See, my little shitnuggets clinging to the ass hair of society, I am not a physically active person.  Even before my accident, it was well worth my time to pay the kid next door to mow my lawn when I could, not because I was too busy to do it but because I had absolutely no interest in ever doing manual labor again after they appended the word “Esquire” to my name.  So for me, roleplaying was something best done at a table in a friend’s basement, surrounded by a couple cases of soda, some nachos, and, even well into my thirties, the lingering specter that their mother may just be in kitchen heating up some pizza rolls.  I was a sedentary adventurer, and not prone to making trips outdoors to do, what I assumed, was simply a version of rolling a D20 with slightly more fresh air and less showering than hardcore role players regularly engage in.

So when that request was made to my partner (and it was made clear upon their hesitation that while my attendance would be nice it wasn’t required for the invitation to remain open – thank you for that guys), they were uncertain whether or not I would actually be attending.  My partner, however, was not uncertain on this question.  They knew exactly how they would get me to attend.

They would lie to me about what I was fucking doing.

It was initially described to me as a camping trip that may involve some light role-playing of the non-naughty schoolgirl variety.  Nothing really active!  Besides, we would be staying in climate controlled cabins and, because we were bringing a kid along with us, we’d even have the option to stay in the tavern!  The Tavern.  Motherfuckers, allow me to explain this to you.  When I played D&D way back in my days of misspent youth, hoping that I’d devolve into a nonsensical living fantasy world like Tom Hanks, the tavern was my fucking jam.  That was where the action was!  And the booze!  And now I got to reside in the tavern in a fantasy world?  Oh, I was down.  I was so fucking down.

Plus, you know, there was the lingering threat that a failure to attend and act like I was someone else for the weekend may result in sleeping on the couch for a them indeterminate amount of time.

Plus, I really liked the guys who were inviting us, and I didn’t want to be “that elitist asshole that wouldn’t come into the woods and hit people with swords and shit.”

So, you know, I agreed.

A Coward is Born

I’ll be the first to admit that although they sent me the rule book to the event and the world well in advance of my attendance, I didn’t read the fucking thing.  Guys, it was long and I had shit to do.

I figured much like my real D&D sessions in the past, I’d pick shit up as I went along and in the case that I completely fucked up there would be some insufferable rules lawyer like Barry the Bitchy Paladin ready to correct me a dozen times.  Seriously Barry, fuck you.  There’s a reason the party makes you go into dungeons first.

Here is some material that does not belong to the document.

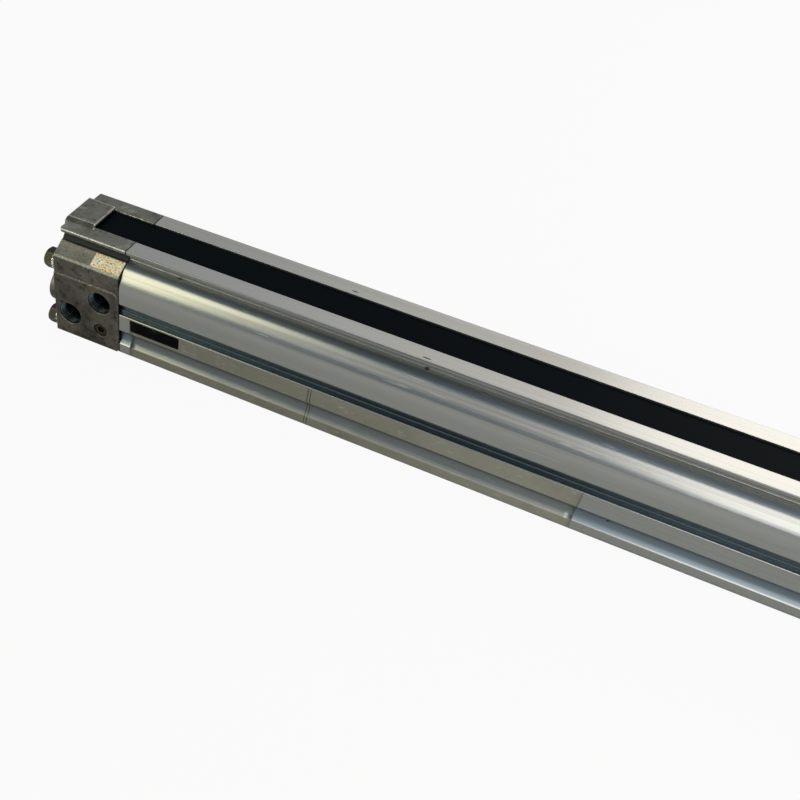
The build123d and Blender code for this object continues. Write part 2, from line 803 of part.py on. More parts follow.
# Carriage: a saddle over the barrel's lands, held by plastic strips round the two lips
carriage_start = parked_x - carriage_half_length
carriage_end = parked_x + carriage_half_length
with BuildPart() as carriage:
    with BuildSketch(Plane.YZ.offset(carriage_start)) as carriage_section:
        with Locations((0, carriage_skirt_z)):
            Rectangle(
                2 * carriage_half_width, carriage_top_z - carriage_skirt_z, align=(Align.CENTER, Align.MIN)
            )
        fillet(carriage_section.vertices(), carriage_round)
        with Locations((-carriage_half_width, side_slot_z), (carriage_half_width, side_slot_z)):
            Circle(side_slot_radius, mode=Mode.SUBTRACT)
    extrude(amount=2 * carriage_half_length)
    block(carriage_start, carriage_end, claw_y, carriage_skirt_z, strip_low_z, Mode.SUBTRACT)
    block(carriage_start, carriage_end, strip_outer_y, strip_low_z, strip_top_z, Mode.SUBTRACT)
    block(carriage_start, carriage_end, channel_half, strip_top_z, channel_top_z, Mode.SUBTRACT)
    pocket_half_length = saddle_half_length + saddle_pocket_gap
    block(
        parked_x - pocket_half_length, parked_x + pocket_half_length,
        saddle_half_width + saddle_pocket_gap, strip_top_z, saddle_top_z, Mode.SUBTRACT,
    )
    with BuildSketch(Plane.XY.offset(carriage_top_z)):
        with Locations((parked_x, 0)):
            with GridLocations(2 * yoke_screw_x, 2 * yoke_screw_y, 2, 2):
                Circle(yoke_screw_radius + yoke_screw_gap)
    extrude(amount=saddle_top_z - carriage_top_z, mode=Mode.SUBTRACT)
    with BuildSketch(Plane.XY.offset(carriage_top_z)):
        with Locations((parked_x, 0)):
            with GridLocations(2 * yoke_screw_x, 2 * yoke_screw_y, 2, 2):
                Circle(yoke_screw_head_radius + yoke_screw_gap)
    extrude(amount=-yoke_screw_sink - yoke_screw_head_height, mode=Mode.SUBTRACT)
    with BuildSketch(Plane.XY.offset(carriage_top_z)):
        with Locations((parked_x, 0)):
            with GridLocations(table_pitch_x, table_pitch_y, 4, 2):
                Circle(table_hole_radius)
    extrude(amount=-table_hole_depth, mode=Mode.SUBTRACT)
    wiper_screw_spots = [(-wiper_screw_y, wiper_screw_z), (wiper_screw_y, wiper_screw_z)]
    for x0, x1 in ((carriage_start, carriage_start + wiper_screw_length),
                   (carriage_end - wiper_screw_length, carriage_end)):
        rod(x0, x1, wiper_screw_radius + thread_gap, wiper_screw_spots, Mode.SUBTRACT)
save(carriage, "carriage")

with BuildPart() as slide_strip_near:
    with BuildSketch(Plane.YZ.offset(carriage_start)):
        with BuildLine():
            Polyline(
                (-strip_inner_y, strip_top_z), (-strip_outer_y, strip_top_z), (-strip_outer_y, strip_low_z),
                (-claw_y, strip_low_z), (-claw_y, strip_low_z + strip_thickness),
                (-strip_outer_y + strip_thickness, strip_low_z + strip_thickness),
                (-strip_outer_y + strip_thickness, strip_top_z - strip_thickness),
                (-strip_inner_y, strip_top_z - strip_thickness), close=True,
            )
        make_face()
    extrude(amount=2 * carriage_half_length)
with BuildPart() as slide_strip_far:
    add(mirror(slide_strip_near.part, about=Plane.XZ, mode=Mode.PRIVATE))
save(slide_strip_near, "slide_strip_near")
save(slide_strip_far, "slide_strip_far")

# Screws between the carriage and the saddle
with BuildPart() as yoke_screws:
    head_low_z = carriage_top_z - yoke_screw_sink - yoke_screw_head_height
    for z0, z1, radius in (
        (saddle_z, saddle_top_z, yoke_screw_core_radius - thread_gap),
        (saddle_top_z, head_low_z, yoke_screw_radius),
        (head_low_z, head_low_z + yoke_screw_head_height, yoke_screw_head_radius),
    ):
        with BuildSketch(Plane.XY.offset(z0)):
            with Locations((parked_x, 0)):
                with GridLocations(2 * yoke_screw_x, 2 * yoke_screw_y, 2, 2):
                    Circle(radius)
        extrude(amount=z1 - z0)
    with BuildSketch(Plane.XY.offset(head_low_z + yoke_screw_head_height)):
        with Locations((parked_x, 0)):
            with GridLocations(2 * yoke_screw_x, 2 * yoke_screw_y, 2, 2):
                RegularPolygon(yoke_screw_socket / 2, 6, major_radius=False)
    extrude(amount=-yoke_screw_head_height * socket_depth_share, mode=Mode.SUBTRACT)
save(yoke_screws, "yoke_screws")

# Shoes that press the outer band back into its seat, wipers and their screws
with BuildPart() as band_shoe_right:
    block(
        carriage_end - shoe_length, carriage_end, outer_band_width / 2 - band_side_gap / 2,
        band_top_z + shoe_gap, channel_top_z,
    )
    front = band_shoe_right.edges().filter_by(Axis.Y).group_by(Axis.Z)[0].sort_by(Axis.X)[0]
    fillet(front, shoe_round)

with BuildPart() as wiper_right:
    with BuildSketch(Plane.YZ.offset(carriage_end)) as wiper_section:
        with Locations((0, carriage_skirt_z)):
            Rectangle(
                2 * carriage_half_width, carriage_top_z - carriage_skirt_z, align=(Align.CENTER, Align.MIN)
            )
        fillet(wiper_section.vertices(), wiper_round)
        with Locations((0, carriage_skirt_z)):
            Rectangle(
                2 * claw_y, lip_z - carriage_skirt_z, align=(Align.CENTER, Align.MIN), mode=Mode.SUBTRACT
            )
        with Locations((0, lip_z - wiper_gap)):
            Rectangle(
                2 * (land_half_width + wiper_gap), lip_height + 2 * wiper_gap,
                align=(Align.CENTER, Align.MIN), mode=Mode.SUBTRACT,
            )
        with Locations((0, band_top_z + wiper_gap)):
            Rectangle(
                outer_band_width - band_side_gap, body_height - band_top_z, align=(Align.CENTER, Align.MIN)
            )
    extrude(amount=wiper_thickness)
    rod(
        carriage_end, carriage_end + wiper_thickness, wiper_screw_radius + thread_gap, wiper_screw_spots,
        Mode.SUBTRACT,
    )
    rod(
        carriage_end + wiper_thickness - wiper_head_height, carriage_end + wiper_thickness,
        wiper_head_radius + wiper_head_gap, wiper_screw_spots, Mode.SUBTRACT,
    )

with BuildPart() as wiper_screws_right:
    outer_end = carriage_end + wiper_thickness
    rod(carriage_end - wiper_screw_length, outer_end, wiper_screw_radius, wiper_screw_spots)
    rod(outer_end - wiper_head_height, outer_end, wiper_head_radius, wiper_screw_spots)
    with BuildSketch(Plane.YZ.offset(outer_end)):
        with Locations(*wiper_screw_spots):
            RegularPolygon(wiper_screw_socket / 2, 6, major_radius=False)
    extrude(amount=-wiper_head_height * socket_depth_share, mode=Mode.SUBTRACT)

carriage_twins = (
    ("band_shoe", band_shoe_right), ("wiper", wiper_right), ("wiper_screws", wiper_screws_right),
)
for name, piece in carriage_twins:
    save(piece, f"{name}_right")
    save(other_head(piece), f"{name}_left")
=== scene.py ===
"""Looks of the linear unit: an anodised barrel with cast caps, a sealing band and a carriage.

Laid out as a Blender add-on and run as a script. The solids come packed and stay where they are. This file
gives them their finishes, adds the port threads, the foil label and the sealing band, and sets the stage.
"""
import json
import math

import bpy
import numpy as np
from mathutils import Matrix, Vector


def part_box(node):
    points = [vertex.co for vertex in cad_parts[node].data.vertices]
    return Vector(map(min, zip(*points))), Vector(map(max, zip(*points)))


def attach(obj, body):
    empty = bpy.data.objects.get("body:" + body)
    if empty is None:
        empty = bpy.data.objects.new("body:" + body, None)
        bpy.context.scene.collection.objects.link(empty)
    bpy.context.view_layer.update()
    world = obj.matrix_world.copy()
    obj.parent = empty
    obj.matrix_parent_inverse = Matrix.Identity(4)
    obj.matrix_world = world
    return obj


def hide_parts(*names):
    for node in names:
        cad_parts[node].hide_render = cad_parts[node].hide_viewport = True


bl_info = {
    "name": "Linear unit looks",
    "version": (1, 0, 0),
    "blender": (4, 5, 0),
    "location": "View3D > Sidebar > Linear unit",
    "description": "Finishes and fine pieces of a rodless linear unit",
    "category": "Object",
}

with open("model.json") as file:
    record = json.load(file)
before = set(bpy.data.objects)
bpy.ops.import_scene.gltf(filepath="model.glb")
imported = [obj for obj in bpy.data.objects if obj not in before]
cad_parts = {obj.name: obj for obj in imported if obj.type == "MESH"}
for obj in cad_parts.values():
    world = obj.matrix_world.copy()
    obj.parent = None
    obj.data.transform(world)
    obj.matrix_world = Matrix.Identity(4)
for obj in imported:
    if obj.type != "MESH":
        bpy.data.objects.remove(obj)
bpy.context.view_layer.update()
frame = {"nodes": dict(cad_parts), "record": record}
mm = 0.001

ROOT_BODY = "barrel_assembly"
BAND_THICKNESS = 0.8 * mm
barrel_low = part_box("barrel")[0]
band_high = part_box("outer_band")[1]
cap_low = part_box("end_cap_left")[0]
near_face_y = barrel_low[1]
joint_x = barrel_low[0]


# Settings that a user would change
class UnitSizes(bpy.types.PropertyGroup):
    """Sizes of the fine pieces."""
    foil_start: bpy.props.FloatProperty(
        name="Foil start", description="From the cap's joint to the foil label",
        default=6.6 * mm, unit="LENGTH",
    )
    foil_length: bpy.props.FloatProperty(
        name="Foil length", description="Length of the foil label", default=248.2 * mm, unit="LENGTH",
    )
    foil_thickness: bpy.props.FloatProperty(
        name="Foil thickness", description="Thickness of the foil label", default=0.08 * mm, unit="LENGTH",
    )
    foil_top: bpy.props.FloatProperty(
        name="Foil top", description="Height of the label's upper edge", default=26.4 * mm, unit="LENGTH",
    )
    foil_bottom: bpy.props.FloatProperty(
        name="Foil bottom", description="Height of the label's lower edge", default=0.9 * mm, unit="LENGTH",
    )
    thread_pitch: bpy.props.FloatProperty(
        name="Thread pitch", description="Pitch of the port threads", default=1.337 * mm, unit="LENGTH",
    )
    thread_depth: bpy.props.FloatProperty(
        name="Thread depth", description="From the port's bore to a thread's crest",
        default=0.35 * mm, unit="LENGTH",
    )
    port_mouth: bpy.props.FloatProperty(
        name="Port mouth", description="Radius of the conical mouth at the face",
        default=7.0 * mm, unit="LENGTH",
    )
    band_edge: bpy.props.FloatProperty(
        name="Band edge", description="Rounding along the sealing band", default=0.25 * mm, unit="LENGTH",
    )


class UnitFinishes(bpy.types.PropertyGroup):
    """Colours of the surfaces."""
    barrel: bpy.props.FloatVectorProperty(
        name="Barrel", description="Anodised aluminium",
        default=(0.42, 0.43, 0.42), size=3, subtype="COLOR",
    )
    cap: bpy.props.FloatVectorProperty(
        name="Cap", description="Cast aluminium",
        default=(0.185, 0.184, 0.164), size=3, subtype="COLOR",
    )
    screw: bpy.props.FloatVectorProperty(
        name="Screws", description="Dulled zinc plating",
        default=(0.050, 0.047, 0.038), size=3, subtype="COLOR",
    )
    foil: bpy.props.FloatVectorProperty(
        name="Foil", description="Label foil",
        default=(0.315, 0.310, 0.262), size=3, subtype="COLOR",
    )
    band: bpy.props.FloatVectorProperty(
        name="Band", description="Sealing band",
        default=(0.0009, 0.0030, 0.0046), size=3, subtype="COLOR",
    )
    wear: bpy.props.FloatProperty(
        name="Wear", description="How strongly edges are worn", default=0.7, min=0, max=1, subtype="FACTOR",
    )


class UnitStage(bpy.types.PropertyGroup):
    """Floor, lamps and surroundings."""
    floor_size: bpy.props.FloatProperty(
        name="Floor size", description="Side of the floor", default=12.0, unit="LENGTH",
    )
    window_power: bpy.props.FloatProperty(
        name="Window power", description="Power of the window-like lamp behind", default=16.0, unit="POWER",
    )
    front_power: bpy.props.FloatProperty(
        name="Front power", description="Power of the left lamp in front; the right one has a little less",
        default=30.0, unit="POWER",
    )
    world_level: bpy.props.FloatProperty(
        name="World level", description="Brightness of the surroundings", default=0.52, min=0,
    )


def settings():
    """The three groups of settings of this scene."""
    scene = bpy.context.scene
    return scene.unit_sizes, scene.unit_finishes, scene.unit_stage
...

So, I had no goddamn clue what I was doing when my buddy Ashe, who’s husband helps run the whole shebang, called to help me set up my character.  Literally no fucking clue.  To the extent that when he asked me what I was thinking about, I just told him “Look, I want to be Dart.  That’s the entirety of my concern.  I want to be Dart.”

Dart was a former D&D character of mine from way back in the day, a Bard that had no interest in things like going on adventures and gaining loot.  Dart would much rather have sat on his happy ass, sang a song or two, quaffed a bit of ale, and sent the adventuring party off to find fame and glory without him.  Dart enjoyed living, and recognized that “living” and “going on an epic quest to save the realm” were often two concepts that stood in stark opposition to each other, especially for a fucking songsmith with a heavy debt burden and no gigs to play.  However Dart was always, kicking and screaming, dragged from his cozy position by the fire and out into the world at large and, many times by accident, ended up lucking into a situation whereby he would save the party from some horrible event.

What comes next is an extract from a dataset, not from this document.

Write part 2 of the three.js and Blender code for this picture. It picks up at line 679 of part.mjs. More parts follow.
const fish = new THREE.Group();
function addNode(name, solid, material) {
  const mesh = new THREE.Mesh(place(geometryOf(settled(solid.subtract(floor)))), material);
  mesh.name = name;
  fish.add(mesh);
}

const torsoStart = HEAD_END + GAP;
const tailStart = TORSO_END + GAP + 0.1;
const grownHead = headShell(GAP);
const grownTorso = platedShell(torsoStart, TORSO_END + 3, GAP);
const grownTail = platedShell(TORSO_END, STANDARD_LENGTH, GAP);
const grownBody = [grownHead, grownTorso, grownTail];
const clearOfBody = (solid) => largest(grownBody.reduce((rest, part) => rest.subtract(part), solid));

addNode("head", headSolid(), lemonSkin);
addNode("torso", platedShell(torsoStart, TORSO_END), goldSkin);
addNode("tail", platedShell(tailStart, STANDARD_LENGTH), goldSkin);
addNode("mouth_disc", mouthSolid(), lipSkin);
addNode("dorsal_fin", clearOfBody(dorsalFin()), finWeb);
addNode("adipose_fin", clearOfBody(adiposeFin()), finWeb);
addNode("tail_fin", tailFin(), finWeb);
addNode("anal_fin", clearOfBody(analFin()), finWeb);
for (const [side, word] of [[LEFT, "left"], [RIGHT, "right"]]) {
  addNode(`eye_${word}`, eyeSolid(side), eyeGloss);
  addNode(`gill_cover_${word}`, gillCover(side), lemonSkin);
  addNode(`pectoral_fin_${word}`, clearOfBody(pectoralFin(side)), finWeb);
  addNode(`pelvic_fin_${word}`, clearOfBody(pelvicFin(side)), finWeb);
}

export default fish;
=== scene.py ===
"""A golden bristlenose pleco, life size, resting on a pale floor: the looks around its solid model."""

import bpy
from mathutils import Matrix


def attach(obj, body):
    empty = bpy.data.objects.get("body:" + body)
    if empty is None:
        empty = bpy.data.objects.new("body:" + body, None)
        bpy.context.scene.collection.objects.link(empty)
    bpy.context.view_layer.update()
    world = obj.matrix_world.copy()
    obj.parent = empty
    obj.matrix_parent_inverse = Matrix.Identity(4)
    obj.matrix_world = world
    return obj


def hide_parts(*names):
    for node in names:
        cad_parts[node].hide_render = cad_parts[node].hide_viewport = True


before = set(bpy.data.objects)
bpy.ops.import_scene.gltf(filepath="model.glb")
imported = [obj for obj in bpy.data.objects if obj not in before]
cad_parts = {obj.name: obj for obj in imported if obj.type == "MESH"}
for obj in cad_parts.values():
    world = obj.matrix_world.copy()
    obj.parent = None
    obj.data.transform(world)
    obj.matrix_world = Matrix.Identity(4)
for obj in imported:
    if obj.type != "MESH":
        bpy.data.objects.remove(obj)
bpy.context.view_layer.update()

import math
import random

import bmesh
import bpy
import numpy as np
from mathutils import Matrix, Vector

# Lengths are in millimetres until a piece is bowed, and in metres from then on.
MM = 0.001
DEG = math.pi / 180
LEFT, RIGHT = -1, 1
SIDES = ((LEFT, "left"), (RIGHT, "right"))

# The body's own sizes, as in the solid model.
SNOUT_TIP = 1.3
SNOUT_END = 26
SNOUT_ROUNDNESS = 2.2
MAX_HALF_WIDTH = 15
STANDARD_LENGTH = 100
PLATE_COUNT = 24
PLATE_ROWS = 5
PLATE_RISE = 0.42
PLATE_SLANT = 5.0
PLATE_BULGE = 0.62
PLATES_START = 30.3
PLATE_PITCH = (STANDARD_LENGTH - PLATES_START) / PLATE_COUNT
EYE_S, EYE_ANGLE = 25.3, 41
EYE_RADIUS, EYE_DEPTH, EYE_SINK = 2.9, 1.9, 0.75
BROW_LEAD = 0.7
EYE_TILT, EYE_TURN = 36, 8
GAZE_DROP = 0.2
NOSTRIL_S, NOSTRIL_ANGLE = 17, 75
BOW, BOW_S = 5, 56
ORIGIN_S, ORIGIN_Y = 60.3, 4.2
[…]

But, at his heart, Dart was a coward.  An unapologetic coward who would proudly tell people that he was a coward.  A coward who combat effectiveness was “I’ll hang back here and sing to you guys while they castrate and then disembowel you.”  And that was the character that, if I had to play any character, I would be.  I would be the live action version of Dart the Bard, no matter how much my friend tried to convince me that there were other classes and creatures I could and should consider playing ass and extolled the virtues of combat in this game.

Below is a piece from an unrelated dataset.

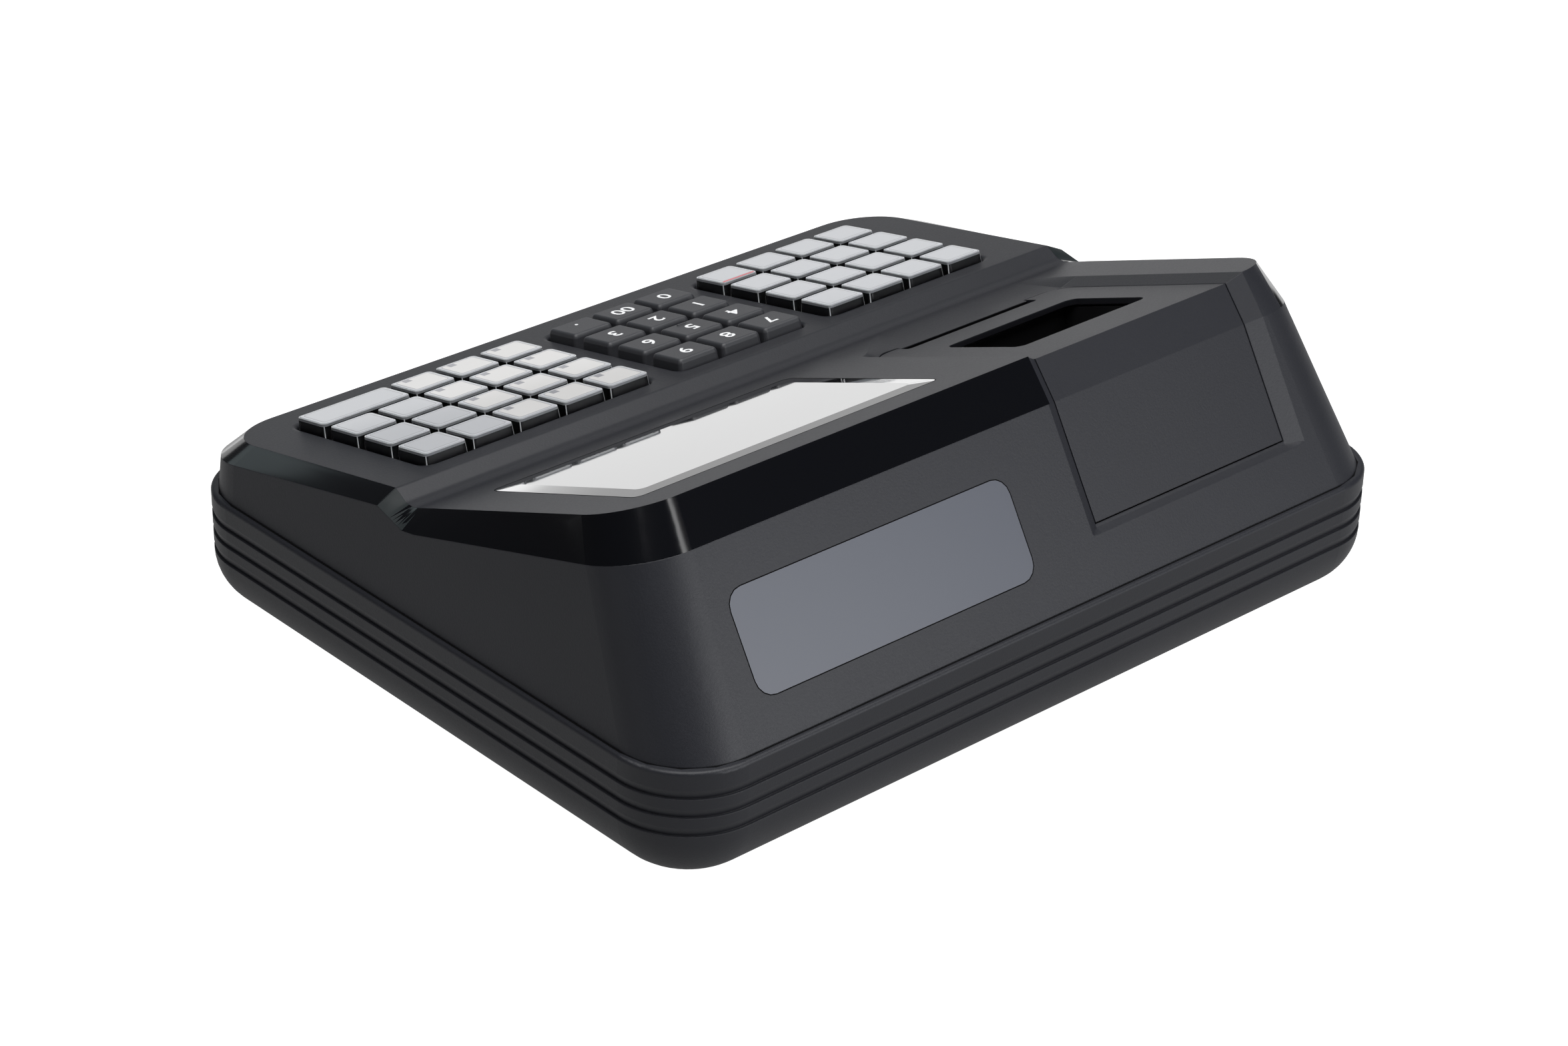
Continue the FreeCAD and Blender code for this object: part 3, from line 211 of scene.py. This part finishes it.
# Keys: millimetres in the key deck's plane, whose origin is the middle of the rear row. Steps are shares of an
# edge's way in and up. The turn of the painted corner highlights and names in Share are shares, and digitBold
# and digitDepth parts of the text's size
keys = {"pitch": 19.0, "rearRowY": -43.69, "rearRowZ": 72.50, "tilt": 11.38, "rows": 4,
        "rightX": 41.2, "rightColumns": 5, "itemColumns": 3, "leftX": -113.8, "leftColumns": 4,
        "numberBlockX": -27.3,
        "topX": 16.7, "topY": 15.7, "rise": 3.2, "drop": 3.9, "taper": 0.35,
        "corner": 1.6, "edge": 0.55, "wall": 0.75, "labelInset": 0.35, "labelDepth": 1.15, "labelEdge": 0.35,
        "capSteps": ((0.3, 0.7), (0.7, 0.3)), "labelSteps": ((0.4, 0.7), (0.8, 0.3)), "bodyFoot": 0.1,
        "panelInset": 1.5, "panelCorner": 1.2, "panelSink": 0.1, "panelLift": 0.02, "lineWidth": 0.22,
        "lineLift": 0.03, "rimWidth": 0.18, "rimShare": 0.5, "rimLow": 0.35, "rimHigh": 0.12,
        "highlightBarWidth": 0.3, "highlightBarTurn": 0.7, "highlightBarInset": 0.1, "highlightBarLap": 0.2,
        "markSize": 2.8, "markX": 3.0, "markY": -4.8, "markSink": 0.05, "markLift": 0.035,
        "stripeInset": 0.7, "stripeNear": 1.1, "stripeFar": 0.3, "stripeSink": 0.3, "stripeLift": 0.01,
        "numberX": 17.2, "numberY": 15.2, "numberEdge": 1.3, "numberRise": 1.5, "numberCorner": 1.6,
        "numberSteps": ((0.15, 0.4), (0.2, 0.3), (0.3, 0.2), (0.35, 0.1)),
        "ridgeHalf": 1.9, "ridgeNear": -5.6, "ridgeFar": -4.9, "ridgeSink": 0.1, "ridgeLift": 0.28,
        "digitHeight": 6.0, "digitShare": 0.7, "digitBold": 0.012, "digitDepth": 0.01, "inkHeight": 0.05}
keyPlane = (Matrix.Translation((0, keys["rearRowY"] * mm, keys["rearRowZ"] * mm))
            @ Matrix.Rotation(math.radians(keys["tilt"]), 4, "X"))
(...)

Dart was a cowardly bard.  And a cowardly bard Dart would remain.

On a sidenote, I also believed that by playing an unbelievably underpowered coward, I would be able to avoid the worst of the combat at the game.  This would prove to be an inaccurate representation.

So, it was with some great relief that I took the call that told me Dart had been created as a cowardly alchemist, with limited combat abilities outside of some skill with a crossbow.  I assumed, of course, this meant Dart would spend the weekend quaffing and meandering through tales of no consequence.

And…fuck was I wrong.

But we’ve gone on a little long.

So, let’s pick up here next time.

-BB

 

3 thoughts on “A Lawless Land of Unicorns and Elves: A Lawyer Goes LARPing, Part 1”

  1. As my own NERO crew says as the shit is flying towards the proverbial fan, “See you in the Rez circle!”

  2. I always preferred Dagorhir/Amptgard where it was more about the actual physical combat than applying stats and casting spells. “Body blows are lethal unless taken on armor. Armor only absorbs one hit aside from piercing damage (arrows/spears/rapiers). Hit a limb, can’t use the limb. Two limbs is also death. Two handed weapons can break shields. No deliberate headshots.” You learned to get good at offhanding a short sword for defense because they could always block blows without becoming useless.

  3. Yeah, I play in the California chapter, NERO BANE (Bay Area Nero Enterprises – we like acronyms).
    I play the moderately mighty healer of the group. Much funsies.